■ Problem to solve
Reproduce, word for word, every line from the first one down to the line containing "return nut - rod(STUD_DIAMETER", and nothing else.

::::::::

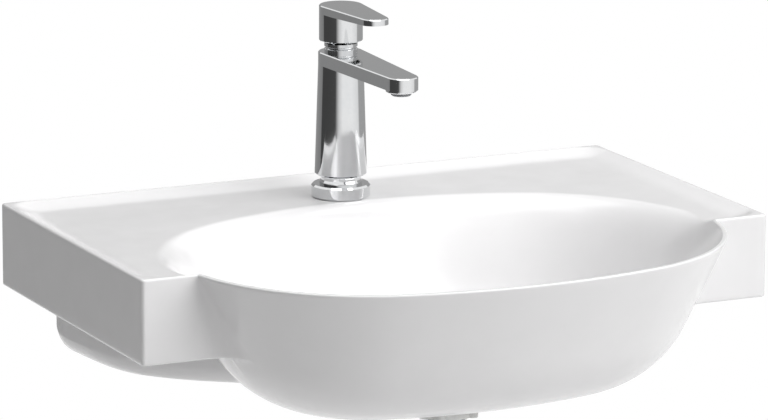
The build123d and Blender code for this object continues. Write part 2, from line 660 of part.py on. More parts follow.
def horseshoe(low, thickness):
    """A horseshoe round the stud, open to the front so that the hoses pass."""
    disc = rod(HORSESHOE_DIAMETER, low, low + thickness, 0, TAP_Y)
    passage = INLET_DIAMETER + 2 * LOOSE
    slot = INLET_SPACING + passage
    disc -= block((-slot / 2, TAP_Y - HORSESHOE_DIAMETER, low - 1), (slot / 2, TAP_Y, low + thickness + 1))
    for side in (-1, 1):
        disc -= rod(passage, low - 1, low + thickness + 1, side * INLET_SPACING / 2, TAP_Y)
    return disc - rod(STUD_DIAMETER + 2 * SLIP, low - 1, low + thickness + 1, 0, TAP_Y + STUD_SETBACK)


def stud_rubber():
    """The rubber horseshoe against the ceramic."""
    return horseshoe(DECK_UNDERSIDE - HORSESHOE_RUBBER, HORSESHOE_RUBBER)


def stud_plate():
    """The steel horseshoe under the rubber."""
    return horseshoe(DECK_UNDERSIDE - HORSESHOE_RUBBER - HORSESHOE_PLATE, HORSESHOE_PLATE)


def stud_nut():
    """The long brass nut on the stud."""
    high = DECK_UNDERSIDE - HORSESHOE_RUBBER - HORSESHOE_PLATE
    low = high - STUD_NUT_HEIGHT
    nut = hexagon(STUD_NUT_FLATS, low, high, 0, TAP_Y + STUD_SETBACK)
    return nut - rod(STUD_DIAMETER + 2 * RUNNING, low - 1, high + 1, 0, TAP_Y + STUD_SETBACK)


FLANGE_LOW = FLOOR + GASKET_THICKNESS
FLANGE_TOP = FLANGE_LOW + FLANGE_THICKNESS
TAIL_BOTTOM = BOWL_BOTTOM - TAIL_LENGTH
TAIL_BORE = TAIL_DIAMETER - 2 * TAIL_WALL
CLICK_TOP = FLANGE_TOP - PLUG_NECK_HEIGHT - CLICK_DROP
CAP_LOW = FLANGE_TOP + PLUG_CAP_GAP
GASKET_FOOT = BOWL_BOTTOM - LOWER_GASKET_HEIGHT
NUT_TOP = GASKET_FOOT - FRICTION_RING
NUT_LOW = NUT_TOP - BACK_NUT_HEIGHT


def waste_body():
    """Flange and threaded tail of the waste in one turned piece, with three spokes inside."""
    flange = FLANGE_DIAMETER / 2
    tail = TAIL_DIAMETER / 2
    bore = TAIL_BORE / 2
    relief = tail - TAIL_RELIEF
    relief_foot = NUT_LOW - TAIL_RELIEF_WIDTH
    lip = 2 * FLANGE_EDGE
    outline = [(bore, TAIL_BOTTOM), (tail, TAIL_BOTTOM), (tail, relief_foot), (relief, relief_foot),
               (relief, NUT_LOW), (tail, NUT_LOW), (tail, FLANGE_LOW), (flange - FLANGE_EDGE, FLANGE_LOW),
               (flange, FLANGE_LOW + FLANGE_EDGE), (flange - lip, FLANGE_TOP), (bore + lip, FLANGE_TOP),
               (bore, FLANGE_TOP - lip)]
    body = turned(outline, 0, DRAIN_Y)
    for place in PolarLocations(0, 3):
        spoke = block((0, -SPIDER_WIDTH / 2, CLICK_TOP - SPIDER_HEIGHT),
                      (bore + TAIL_WALL / 4, SPIDER_WIDTH / 2, CLICK_TOP))
        body += Pos(0, DRAIN_Y, 0) * place * spoke
    hub = rod(CLICK_DIAMETER + 2 * SPIDER_HUB_WALL, CLICK_TOP - SPIDER_HEIGHT, CLICK_TOP, 0, DRAIN_Y)
    return body + hub - rod(CLICK_DIAMETER, CLICK_TOP - SPIDER_HEIGHT - 1, CLICK_TOP + 1, 0, DRAIN_Y)


def flange_gasket():
    """The thin seal between the flange and the bowl's floor."""
    return tube(FLANGE_DIAMETER - 3, TAIL_DIAMETER + 2 * SLIP, FLOOR, FLANGE_LOW, 0, DRAIN_Y)


def click_cartridge():
    """The plastic body of the push-open catch, held in the spokes."""
    body = rod(CLICK_DIAMETER, CLICK_TOP - CLICK_HEIGHT, CLICK_TOP, 0, DRAIN_Y)
    body = chamfer(body.faces().sort_by(Axis.Z)[0].edges(), 2)
    bore_foot = CAP_LOW - PLUG_STEM_LENGTH - 1
    return body - rod(PLUG_STEM_DIAMETER + 2 * RUNNING, bore_foot, CLICK_TOP + 1, 0, DRAIN_Y)


def waste_plug():
    """The domed chrome cap with its neck."""
    radius = PLUG_CAP_DIAMETER / 2
    high = CAP_LOW + PLUG_CAP_THICKNESS
    edge = CAP_LOW + PLUG_CAP_EDGE
    dome = (radius**2 + (high - edge) ** 2) / (2 * (high - edge))
    half_turn = asin(radius / dome) / 2
    crown = ThreePointArc((radius, 0, edge), (dome * sin(half_turn), 0, high - dome * (1 - cos(half_turn))),
                          (0, 0, high))
    neck = PLUG_NECK_DIAMETER / 2
    low = CAP_LOW - PLUG_NECK_HEIGHT
    groove = low + PLUG_LAND
    outline = [(0, high), (0, low), (neck, low), (neck, groove), (neck - O_RING_SECTION, groove),
               (neck - O_RING_SECTION, groove + O_RING_SECTION), (neck, groove + O_RING_SECTION),
               (neck, CAP_LOW), (radius, CAP_LOW), (radius, edge)]
    section = make_face([Polyline(*[(r, 0, z) for r, z in outline]), crown])
    return Pos(0, DRAIN_Y, 0) * revolve(section, Axis.Z)


def plug_ring():
    """The rubber ring that seals the plug in the tail."""
    outside = PLUG_NECK_DIAMETER + 2 * O_RING_PROUD
    low = CAP_LOW - PLUG_NECK_HEIGHT + PLUG_LAND
    return tube(outside, PLUG_NECK_DIAMETER - 2 * O_RING_SECTION, low, low + O_RING_SECTION, 0, DRAIN_Y)


def plug_stem():
    """The rod under the plug that works the catch."""
    high = CAP_LOW - PLUG_NECK_HEIGHT
    stem = rod(PLUG_STEM_DIAMETER, CAP_LOW - PLUG_STEM_LENGTH, high, 0, DRAIN_Y)
    return chamfer(stem.faces().sort_by(Axis.Z)[0].edges(), 1)


def lower_gasket():
    """The tapered rubber under the bowl."""
    bore = TAIL_DIAMETER / 2 + SLIP
    radius = LOWER_GASKET_DIAMETER / 2
    outline = [(bore, GASKET_FOOT), (radius, GASKET_FOOT), (radius, GASKET_FOOT + LOWER_GASKET_LAND),
               (radius - LOWER_GASKET_TAPER, BOWL_BOTTOM), (bore, BOWL_BOTTOM)]
    return turned(outline, 0, DRAIN_Y)


def friction_ring():
    """The slippery plastic ring between rubber and nut."""
    return tube(LOWER_GASKET_DIAMETER, TAIL_DIAMETER + 2 * SLIP, NUT_TOP, GASKET_FOOT, 0, DRAIN_Y)


def back_nut():
    """The large nut on the tail, with six grip lugs."""
    nut = rod(BACK_NUT_DIAMETER, NUT_LOW, NUT_TOP, 0, DRAIN_Y)
    for place in PolarLocations(BACK_NUT_DIAMETER / 2, 6):
        point = place.position
        nut += rod(BACK_NUT_LUG, NUT_LOW, NUT_TOP, point.X, DRAIN_Y + point.Y)
    return nut - rod(TAIL_DIAMETER + 2 * RUNNING, NUT_LOW - 1, NUT_TOP + 1, 0, DRAIN_Y)


PIECES = {
    "basin_body": basin_body,
    "wall_bolts": lambda: both_bolts(wall_bolt),
    "wall_sleeves": lambda: both_bolts(wall_sleeve),
    "wall_washers": lambda: both_bolts(wall_washer),
    "wall_nuts": lambda: both_bolts(wall_nut),
    "tap_base_ring": tap_base_ring,
    "tap_base_seal": tap_base_seal,
    "tap_collar": tap_collar,
    "tap_body": tap_body,
    "aerator_housing": aerator_housing,
    "aerator_seal": aerator_seal,
    "aerator_nozzle": aerator_nozzle,
    "cartridge": cartridge,
    "gland_nut": gland_nut,
    "neck_cap": neck_cap,
    "cartridge_rotor": cartridge_rotor,
    "stem_pin": stem_pin,
    "cartridge_stem": cartridge_stem,
    "lever_handle": lever_handle,
    "grub_screw": grub_screw,
    "index_plug": index_plug,
    "tap_stud": tap_stud,
    "stud_rubber": stud_rubber,
    "stud_plate": stud_plate,
    "stud_nut": stud_nut,
    "waste_body": waste_body,
    "flange_gasket": flange_gasket,
    "click_cartridge": click_cartridge,
    "waste_plug": waste_plug,
    "plug_ring": plug_ring,
    "plug_stem": plug_stem,
    "lower_gasket": lower_gasket,
    "friction_ring": friction_ring,
    "back_nut": back_nut,
}

for name, make in PIECES.items():
    export_step(make(), f"parts/{name}.step")
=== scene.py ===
# %% [markdown]
# A wall-hung washbasin with its mixer and waste, dressed in Blender.
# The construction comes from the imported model. It is loaded first and stays exactly where it is.
# Only the ceramic is modelled once more, as smooth surfaces with softly rounded edges, because a glaze
# shows every facet and every hard edge.
# All the other pieces keep their own shape and get a finish worked out from noise.

# %% Load the frame
import json
import math

import bmesh
import bpy
import numpy as np
from mathutils import Matrix, Vector


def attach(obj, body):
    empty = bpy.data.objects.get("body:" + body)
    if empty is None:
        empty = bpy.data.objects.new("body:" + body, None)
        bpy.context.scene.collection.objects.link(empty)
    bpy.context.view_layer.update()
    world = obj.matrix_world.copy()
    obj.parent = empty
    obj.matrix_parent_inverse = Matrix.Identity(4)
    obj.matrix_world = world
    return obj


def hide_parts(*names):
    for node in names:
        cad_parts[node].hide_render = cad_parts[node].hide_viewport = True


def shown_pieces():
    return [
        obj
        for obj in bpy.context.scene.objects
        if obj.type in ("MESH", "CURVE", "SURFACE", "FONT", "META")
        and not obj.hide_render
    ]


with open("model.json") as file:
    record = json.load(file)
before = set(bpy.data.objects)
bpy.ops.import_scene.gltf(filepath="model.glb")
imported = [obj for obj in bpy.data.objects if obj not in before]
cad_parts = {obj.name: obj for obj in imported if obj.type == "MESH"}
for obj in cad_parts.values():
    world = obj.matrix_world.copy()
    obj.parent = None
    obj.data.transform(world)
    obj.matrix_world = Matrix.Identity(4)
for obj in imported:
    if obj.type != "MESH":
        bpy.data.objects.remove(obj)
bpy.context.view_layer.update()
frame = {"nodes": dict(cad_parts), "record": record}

# %% [markdown]
# The camera looks at the basin from the left, from a little above it and from far away.
# A long lens flattens the view, as in a catalogue picture.
# The place and the three angles were solved from the shelf's corners and the bowl's rim.
# The camera's own axes are right, up and backwards, so they are the three columns of its matrix.

# %% Camera
CAMERA_PLACE = (-1.945357, -4.275484, 1.116545)
CAMERA_YAW = 0.4420793
CAMERA_PITCH = 0.2232135
CAMERA_ROLL = 0.0028673
FOCAL_LENGTH_PIXELS = 5247.67
PICTURE_WIDTH_PIXELS = 768
SENSOR_WIDTH = 36.0


def camera_matrix():
    """Right, up and backwards as columns: yaw about Z, pitch downwards, then roll about the view line."""
    sin_yaw, cos_yaw = math.sin(CAMERA_YAW), math.cos(CAMERA_YAW)
    sin_pitch, cos_pitch = math.sin(CAMERA_PITCH), math.cos(CAMERA_PITCH)
    forward = np.array([sin_yaw * cos_pitch, cos_yaw * cos_pitch, -sin_pitch])
    level = np.array([cos_yaw, -sin_yaw, 0.0])
    upright = np.cross(level, forward)
    right = math.cos(CAMERA_ROLL) * level + math.sin(CAMERA_ROLL) * upright
    up = math.cos(CAMERA_ROLL) * upright - math.sin(CAMERA_ROLL) * level
    matrix = np.eye(4)
    matrix[:3, 0], matrix[:3, 1], matrix[:3, 2] = right, up, -forward
    matrix[:3, 3] = CAMERA_PLACE
    return Matrix(matrix.tolist())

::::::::

■ Reply
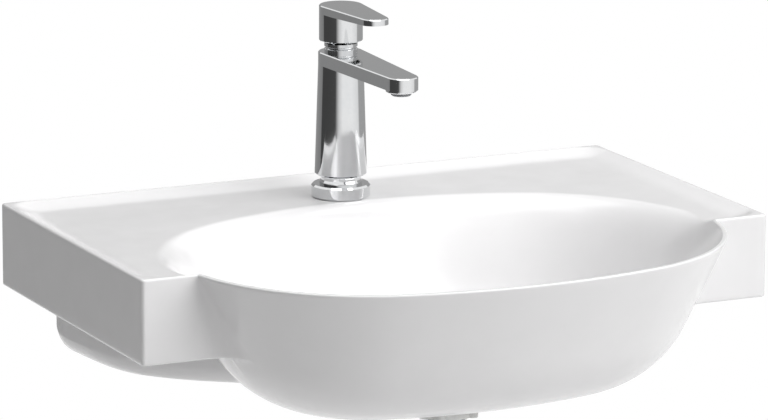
The build123d and Blender code for this object continues. Write part 2, from line 660 of part.py on. More parts follow.
def horseshoe(low, thickness):
    """A horseshoe round the stud, open to the front so that the hoses pass."""
    disc = rod(HORSESHOE_DIAMETER, low, low + thickness, 0, TAP_Y)
    passage = INLET_DIAMETER + 2 * LOOSE
    slot = INLET_SPACING + passage
    disc -= block((-slot / 2, TAP_Y - HORSESHOE_DIAMETER, low - 1), (slot / 2, TAP_Y, low + thickness + 1))
    for side in (-1, 1):
        disc -= rod(passage, low - 1, low + thickness + 1, side * INLET_SPACING / 2, TAP_Y)
    return disc - rod(STUD_DIAMETER + 2 * SLIP, low - 1, low + thickness + 1, 0, TAP_Y + STUD_SETBACK)


def stud_rubber():
    """The rubber horseshoe against the ceramic."""
    return horseshoe(DECK_UNDERSIDE - HORSESHOE_RUBBER, HORSESHOE_RUBBER)


def stud_plate():
    """The steel horseshoe under the rubber."""
    return horseshoe(DECK_UNDERSIDE - HORSESHOE_RUBBER - HORSESHOE_PLATE, HORSESHOE_PLATE)


def stud_nut():
    """The long brass nut on the stud."""
    high = DECK_UNDERSIDE - HORSESHOE_RUBBER - HORSESHOE_PLATE
    low = high - STUD_NUT_HEIGHT
    nut = hexagon(STUD_NUT_FLATS, low, high, 0, TAP_Y + STUD_SETBACK)
    return nut - rod(STUD_DIAMETER + 2 * RUNNING, low - 1, high + 1, 0, TAP_Y + STUD_SETBACK)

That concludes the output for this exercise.